▸ Problem to solve: Count how many lines in this material contain "imported". The answer is that number alone.

▸ Collected data:
==================================================
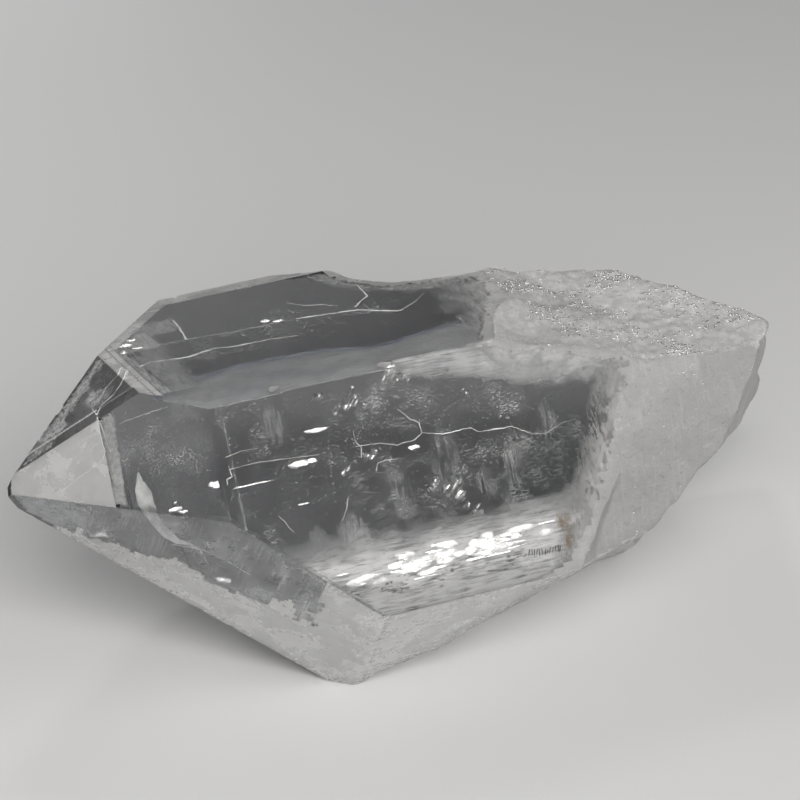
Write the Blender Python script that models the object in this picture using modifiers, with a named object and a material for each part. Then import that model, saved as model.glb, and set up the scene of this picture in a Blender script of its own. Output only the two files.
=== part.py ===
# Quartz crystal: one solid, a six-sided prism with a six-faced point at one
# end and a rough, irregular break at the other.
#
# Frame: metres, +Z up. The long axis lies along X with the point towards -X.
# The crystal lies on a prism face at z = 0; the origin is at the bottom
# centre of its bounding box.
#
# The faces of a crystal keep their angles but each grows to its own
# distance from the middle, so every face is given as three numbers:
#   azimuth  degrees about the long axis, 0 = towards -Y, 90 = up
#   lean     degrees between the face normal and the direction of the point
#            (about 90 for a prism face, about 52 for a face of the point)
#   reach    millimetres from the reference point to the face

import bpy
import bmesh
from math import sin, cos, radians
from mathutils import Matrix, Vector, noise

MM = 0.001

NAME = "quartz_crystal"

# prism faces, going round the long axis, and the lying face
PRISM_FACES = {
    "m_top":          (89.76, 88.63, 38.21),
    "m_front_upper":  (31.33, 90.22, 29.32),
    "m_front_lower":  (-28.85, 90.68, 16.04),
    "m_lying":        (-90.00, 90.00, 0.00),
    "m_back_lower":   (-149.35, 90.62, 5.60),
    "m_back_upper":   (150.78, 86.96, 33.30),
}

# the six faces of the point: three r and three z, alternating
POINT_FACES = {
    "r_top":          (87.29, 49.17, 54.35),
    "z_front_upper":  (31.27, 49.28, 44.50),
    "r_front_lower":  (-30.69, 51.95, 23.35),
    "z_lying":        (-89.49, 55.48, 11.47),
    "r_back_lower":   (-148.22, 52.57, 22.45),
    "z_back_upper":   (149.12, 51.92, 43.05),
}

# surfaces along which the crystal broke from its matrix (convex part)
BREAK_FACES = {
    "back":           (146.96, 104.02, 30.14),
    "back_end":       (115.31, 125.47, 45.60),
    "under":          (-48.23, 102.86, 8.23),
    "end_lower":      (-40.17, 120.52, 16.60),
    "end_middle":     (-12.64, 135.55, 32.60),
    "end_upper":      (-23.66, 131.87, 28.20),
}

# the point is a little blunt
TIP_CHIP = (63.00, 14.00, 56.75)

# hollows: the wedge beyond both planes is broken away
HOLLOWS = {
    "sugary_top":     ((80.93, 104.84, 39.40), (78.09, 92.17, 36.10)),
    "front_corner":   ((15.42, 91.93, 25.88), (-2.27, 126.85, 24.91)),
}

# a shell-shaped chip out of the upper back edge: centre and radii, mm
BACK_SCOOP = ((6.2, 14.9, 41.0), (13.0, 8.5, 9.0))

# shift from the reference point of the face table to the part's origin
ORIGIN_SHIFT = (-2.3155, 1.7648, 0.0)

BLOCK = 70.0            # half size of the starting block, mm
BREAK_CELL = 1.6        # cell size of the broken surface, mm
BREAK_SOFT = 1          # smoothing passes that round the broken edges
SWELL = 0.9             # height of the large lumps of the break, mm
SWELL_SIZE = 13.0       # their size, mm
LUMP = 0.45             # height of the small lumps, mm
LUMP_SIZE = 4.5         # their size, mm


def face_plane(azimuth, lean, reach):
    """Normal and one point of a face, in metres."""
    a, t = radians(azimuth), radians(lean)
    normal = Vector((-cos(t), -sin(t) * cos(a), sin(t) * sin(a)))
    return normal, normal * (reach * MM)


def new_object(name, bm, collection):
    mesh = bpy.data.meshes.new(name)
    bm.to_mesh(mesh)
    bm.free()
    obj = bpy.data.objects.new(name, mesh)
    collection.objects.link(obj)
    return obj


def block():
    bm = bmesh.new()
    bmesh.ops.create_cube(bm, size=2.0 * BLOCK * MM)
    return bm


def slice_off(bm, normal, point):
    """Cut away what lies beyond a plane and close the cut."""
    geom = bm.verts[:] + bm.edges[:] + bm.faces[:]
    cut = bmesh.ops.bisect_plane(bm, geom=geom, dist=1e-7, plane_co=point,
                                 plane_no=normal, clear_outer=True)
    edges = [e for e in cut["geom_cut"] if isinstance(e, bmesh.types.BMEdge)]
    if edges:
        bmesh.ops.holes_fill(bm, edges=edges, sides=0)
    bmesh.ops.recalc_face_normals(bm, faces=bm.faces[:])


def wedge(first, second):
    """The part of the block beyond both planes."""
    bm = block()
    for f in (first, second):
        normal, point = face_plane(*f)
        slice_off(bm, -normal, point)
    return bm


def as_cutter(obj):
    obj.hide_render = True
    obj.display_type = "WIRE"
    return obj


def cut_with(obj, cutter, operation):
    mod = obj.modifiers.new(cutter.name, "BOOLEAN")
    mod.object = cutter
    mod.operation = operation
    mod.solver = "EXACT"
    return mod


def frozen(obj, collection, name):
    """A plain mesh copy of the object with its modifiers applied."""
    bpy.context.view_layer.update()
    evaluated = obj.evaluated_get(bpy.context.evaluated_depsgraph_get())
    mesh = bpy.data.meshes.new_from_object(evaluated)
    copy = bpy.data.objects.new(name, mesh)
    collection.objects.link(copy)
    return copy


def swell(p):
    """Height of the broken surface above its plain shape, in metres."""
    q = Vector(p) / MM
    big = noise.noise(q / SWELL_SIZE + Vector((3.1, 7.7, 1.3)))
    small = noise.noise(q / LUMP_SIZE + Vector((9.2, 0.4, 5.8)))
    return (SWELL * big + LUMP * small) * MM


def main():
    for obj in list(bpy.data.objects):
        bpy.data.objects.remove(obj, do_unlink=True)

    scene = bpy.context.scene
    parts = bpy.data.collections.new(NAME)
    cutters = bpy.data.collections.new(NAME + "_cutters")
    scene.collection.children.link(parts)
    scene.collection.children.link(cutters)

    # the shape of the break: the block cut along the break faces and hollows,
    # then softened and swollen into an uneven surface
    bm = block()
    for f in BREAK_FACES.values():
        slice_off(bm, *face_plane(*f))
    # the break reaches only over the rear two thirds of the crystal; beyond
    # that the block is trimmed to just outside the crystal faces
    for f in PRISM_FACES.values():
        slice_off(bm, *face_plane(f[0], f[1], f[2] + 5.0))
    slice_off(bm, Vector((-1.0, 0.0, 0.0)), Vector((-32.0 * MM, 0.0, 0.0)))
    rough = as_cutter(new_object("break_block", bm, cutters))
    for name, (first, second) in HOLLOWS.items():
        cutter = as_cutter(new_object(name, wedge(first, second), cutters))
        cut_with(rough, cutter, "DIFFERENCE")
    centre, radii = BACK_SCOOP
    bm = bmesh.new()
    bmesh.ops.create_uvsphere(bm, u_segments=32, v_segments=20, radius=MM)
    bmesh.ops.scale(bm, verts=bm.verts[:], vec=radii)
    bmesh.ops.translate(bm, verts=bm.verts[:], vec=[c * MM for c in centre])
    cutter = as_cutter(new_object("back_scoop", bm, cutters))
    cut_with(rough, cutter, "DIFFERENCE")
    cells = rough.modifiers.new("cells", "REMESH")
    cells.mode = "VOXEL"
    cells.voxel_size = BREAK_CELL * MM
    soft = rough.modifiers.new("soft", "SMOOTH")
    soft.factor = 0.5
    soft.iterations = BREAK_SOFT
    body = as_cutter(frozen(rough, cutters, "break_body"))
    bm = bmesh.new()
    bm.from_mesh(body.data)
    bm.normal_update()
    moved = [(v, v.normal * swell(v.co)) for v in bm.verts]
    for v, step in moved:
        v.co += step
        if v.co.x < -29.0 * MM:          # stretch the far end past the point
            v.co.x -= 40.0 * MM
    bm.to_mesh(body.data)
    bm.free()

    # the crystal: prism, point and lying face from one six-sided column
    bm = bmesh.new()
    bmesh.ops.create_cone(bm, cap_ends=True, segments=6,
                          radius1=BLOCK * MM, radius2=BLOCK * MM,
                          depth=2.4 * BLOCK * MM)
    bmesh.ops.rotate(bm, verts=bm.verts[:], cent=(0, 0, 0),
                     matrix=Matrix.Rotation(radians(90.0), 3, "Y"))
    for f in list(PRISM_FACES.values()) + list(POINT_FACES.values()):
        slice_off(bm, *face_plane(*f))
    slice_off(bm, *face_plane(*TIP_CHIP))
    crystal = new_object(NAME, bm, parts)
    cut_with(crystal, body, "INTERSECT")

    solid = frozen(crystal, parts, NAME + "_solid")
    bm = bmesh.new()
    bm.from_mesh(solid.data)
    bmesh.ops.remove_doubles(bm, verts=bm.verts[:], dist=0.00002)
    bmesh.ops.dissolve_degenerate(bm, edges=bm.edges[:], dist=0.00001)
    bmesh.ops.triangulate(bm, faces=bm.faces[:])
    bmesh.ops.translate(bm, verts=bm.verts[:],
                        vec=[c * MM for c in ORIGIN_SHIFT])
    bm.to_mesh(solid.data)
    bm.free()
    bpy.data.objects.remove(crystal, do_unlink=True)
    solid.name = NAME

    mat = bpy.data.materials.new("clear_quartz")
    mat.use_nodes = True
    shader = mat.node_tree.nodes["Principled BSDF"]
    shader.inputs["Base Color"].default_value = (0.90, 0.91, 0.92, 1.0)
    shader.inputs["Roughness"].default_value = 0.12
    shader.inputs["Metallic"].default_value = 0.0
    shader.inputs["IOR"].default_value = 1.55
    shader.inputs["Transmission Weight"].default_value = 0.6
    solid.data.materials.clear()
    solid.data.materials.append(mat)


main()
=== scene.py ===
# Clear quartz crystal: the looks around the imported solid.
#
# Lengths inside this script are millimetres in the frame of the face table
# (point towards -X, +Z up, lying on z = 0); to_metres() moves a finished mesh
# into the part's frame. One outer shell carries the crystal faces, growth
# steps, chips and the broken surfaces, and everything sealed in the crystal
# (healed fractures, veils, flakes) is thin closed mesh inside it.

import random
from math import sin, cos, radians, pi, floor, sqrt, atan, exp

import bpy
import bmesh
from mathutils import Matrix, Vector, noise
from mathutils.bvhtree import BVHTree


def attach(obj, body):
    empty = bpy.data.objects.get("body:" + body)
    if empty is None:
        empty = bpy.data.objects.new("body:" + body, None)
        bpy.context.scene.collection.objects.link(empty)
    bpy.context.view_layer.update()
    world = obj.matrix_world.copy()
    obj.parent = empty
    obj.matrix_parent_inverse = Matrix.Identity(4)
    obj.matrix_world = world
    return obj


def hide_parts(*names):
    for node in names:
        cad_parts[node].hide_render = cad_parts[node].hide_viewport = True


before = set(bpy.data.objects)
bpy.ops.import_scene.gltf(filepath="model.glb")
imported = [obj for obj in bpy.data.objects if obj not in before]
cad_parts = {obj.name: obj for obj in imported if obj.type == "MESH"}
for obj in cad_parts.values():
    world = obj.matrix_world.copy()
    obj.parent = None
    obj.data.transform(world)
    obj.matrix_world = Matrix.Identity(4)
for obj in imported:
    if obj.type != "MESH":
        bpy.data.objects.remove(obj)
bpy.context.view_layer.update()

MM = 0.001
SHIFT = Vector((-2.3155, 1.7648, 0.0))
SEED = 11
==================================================
▸ Exercise output: 4